The Poulenc piece, for instance, becomes a substantially different work in arrangement. Initially, some of that special Gallic coolness is preserved, but the more fulsome tones of the organ soon seem, for me, to heat things up substantially, and the result is a rather Romantic-sounding sonata. That’s especially true of the ripe treatment of the second movement; and some of the piquancy of the finale is lost in the more unwieldy sound of the organ, with its unavoidable delay.
Perhaps the same criticisms could be lodged in the case of the Debussy, but here I find the organ adds an air of the mysterious or even mystical that comports well with the idea of antiquity reflected in the title. The slowest pieces—No. 5, Pour l’Egyptienne, and No. 2, Pour un tombeau sans nom—work best in this regard.
I have no objections whatsoever in the case of Jehan Alain’s Trois Mouvements, originally scored for piano and flute, maybe because I know that the bulk of Alain’s music was written for his own instrument, the organ, and maybe because there’s special poignancy in the fact that Alain’s sister arranged this piece by a composer who died tragically and far too young.
Benjamin Godard’s musical confection Suite, Op. 116, probably makes as good an impression in Voke’s arrangement as in the original—maybe more so, since there is a carnival air to the piece, and the calliope-like oom-pahs of the organ convey it perfectly.

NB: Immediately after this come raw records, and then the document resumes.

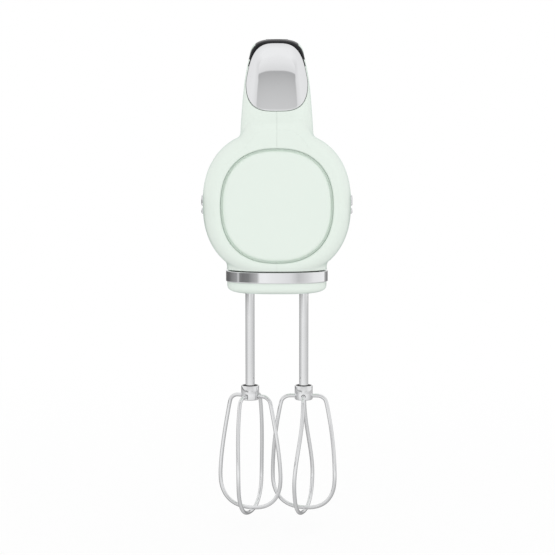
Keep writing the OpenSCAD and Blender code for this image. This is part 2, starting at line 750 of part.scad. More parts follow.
// Hollow spindle, slotted at its foot for the drive wings of a beater
module spindle(side, turn) {
    color(STEEL) translate([side * beater_x, -beater_y, 0]) difference() {
        union() {
            translate([0, 0, spindle_low]) cylinder(r = spindle_r, h = spindle_top - spindle_low);
            translate([0, 0, plate_low - free_gap - 1.8]) cylinder(r = spindle_r + 1.8, h = 1.8);
            translate([0, 0, lid_z + lid_t + free_gap]) cylinder(r = spindle_r + 1.4, h = 1.2);
        }
        translate([0, 0, spindle_low - 1]) cylinder(r = shank_r + run_gap, h = 100);
        rotate(turn) translate([-9, -1.2, spindle_low - 1]) cube([18, 2.4, slot_top - spindle_low - 1]);
        translate([0, 0, -104]) rotate_extrude() translate([spindle_r - 0.5, 0]) square([2, 1.2]);
    }
}
module spindle_left() {
    spindle(-1, left_turn);
}
module spindle_right() {
    spindle(1, right_turn);
}
wheel_turn = 360 * wheel_t * tan(atan(lead / (2 * PI * worm_r))) / (2 * PI * wheel_r);
module wheel_outline() {
    root_r = wheel_r - thread_out - 0.4;
    tip_r = wheel_r + 0.7;
    polygon([for (i = [0 : wheel_teeth - 1]) for (p = [[root_r, -0.33], [tip_r, -0.11], [tip_r, 0.11], [root_r, 0.33]])
        let (a = 360 * (i + p[1]) / wheel_teeth) p[0] * [cos(a), sin(a)]]);
}
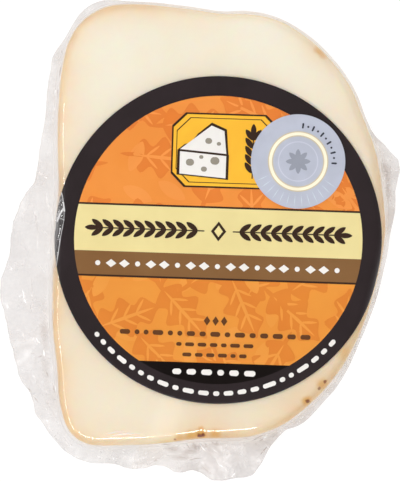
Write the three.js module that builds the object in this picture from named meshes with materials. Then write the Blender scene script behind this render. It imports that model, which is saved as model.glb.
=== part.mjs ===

Despite the fact that Johannès Donjon’s work was written with a liturgical purpose in mind—to accompany the presentation of the offering during Mass—it’s just about as corny as Godard’s less pretentious Suite. I’m not sure that it adds a great deal to the musical mix, but it makes for a serviceable encore.
Frank Martin’s experiment in musical archaism, Sonata da Chiesa, originally written for viola d’amore and organ, fits well with Debussy’s bow to antiquity, but between these two works comes Frank Michael Beyer’s austere atonal composition entitled Tiento (1965). Tiento refers to a contrapuntal organ piece of the early Baroque, but there’s nothing consciously or unconsciously backward-looking in this uncompromising bit of musical modernism.
In short, if you’re looking for variety, you’ll certainly find it here, though the quality of the music is also variable. I’m most drawn to the Alain and Debussy works, which I find alluringly exotic sounding. In both cases, the lure of Eastern music is probably behind this sense of exoticism: both composers were bowled over by the playing of Asian musicians they heard at international expositions in Paris.
One thing is clear, however: Ulf-Dieter Schaaff is one fine flute player, with a pure, lovely tone and the seemingly effortless tone production that’s the hallmark of the consummate flutist. Even the Poulenc, available in dozens of other recordings, is interpretively right on the mark, a reading anyone could be happy with—at least as an addendum to a recording of Poulenc’s original scoring. Just by the nature of his instrument, Frank Volke’s accompaniment seems more self-effacing than most pianists’ accompaniments are, but his support is always tasteful, respectful of his partner. And in the Debussy, Volke’s performance is central, creating the air of mystery that makes this arrangement the most successful on the program. The resonant recording helps in this regard. It produces a fine sense of space without obscuring a single note, and the range of the organ is captured truthfully.
This is a program of peaks and valleys, then, but the playing and recording are undeniably fine.